Yesterday, the Russian-Belarusian delegation of gay activists, again accompanied by Mr. Tin, with the UN Human Rights High Commissioner office.
“One of the conclusions we made after our meeting with this institution is that there is a gap between what we, as activists, face in our countries and what they usually know,” said Mr. Baev.
“We will keep putting pressure on all these human rights institutions,” Nikolai Alekseev added.
The meeting concluded five days of visits to the European institutions and the UN.
A statement, addressed to the President of the Republic of Belarus, has been sent to the Presidential Administration. This statement accused the Initiative of Young Gays of homosexual propaganda in Belarus, of summons to the unendorsed meetings, of insulting the government and the President of Belarus and of disinformation of the international society about the social and political life in the country, as gayby.org reports.
In this letter from the Russian Federation citizen Sergei Androsenko (the leaders of Belarussian Initiative of Young Gays) is called a self-appointed leader of the unregistered radical social and political organization.
The author of the letter demands to find out the true leader of the mentioned organization and to institute criminal proceedings against him for the unregistered organization’s activity and for insulting the state.
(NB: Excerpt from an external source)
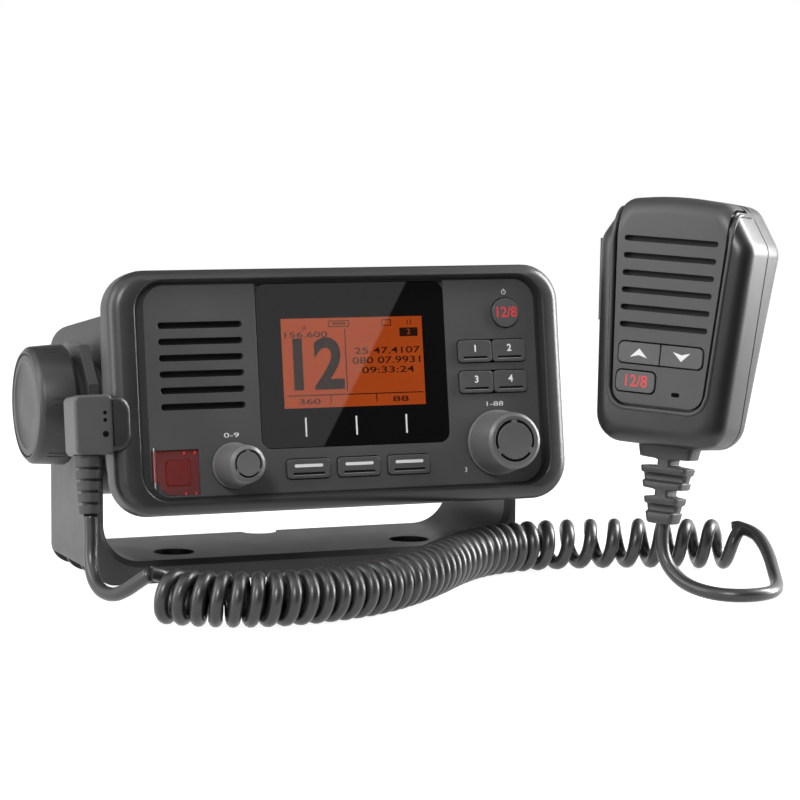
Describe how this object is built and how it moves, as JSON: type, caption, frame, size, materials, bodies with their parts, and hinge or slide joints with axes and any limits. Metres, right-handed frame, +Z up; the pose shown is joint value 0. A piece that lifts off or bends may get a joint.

«It is clear, that this statement was written by neither Saint Petersburg resident nor even by an ardent homophobic person. I am sure that the letter is written by a common Belarussian careless gay. Nobody but a person involved in Belarussian LGBT life could get acquainted in such a detail with the site which is written in classical Belarussian language, could give references to the site materials and in general to write such a nonsense» – Sergei Androsenko stated.
However, having talked to Sergei, law-enforcement officials claimed that at the present moment the initiative is free of any crime though the amenability can be possible in the future.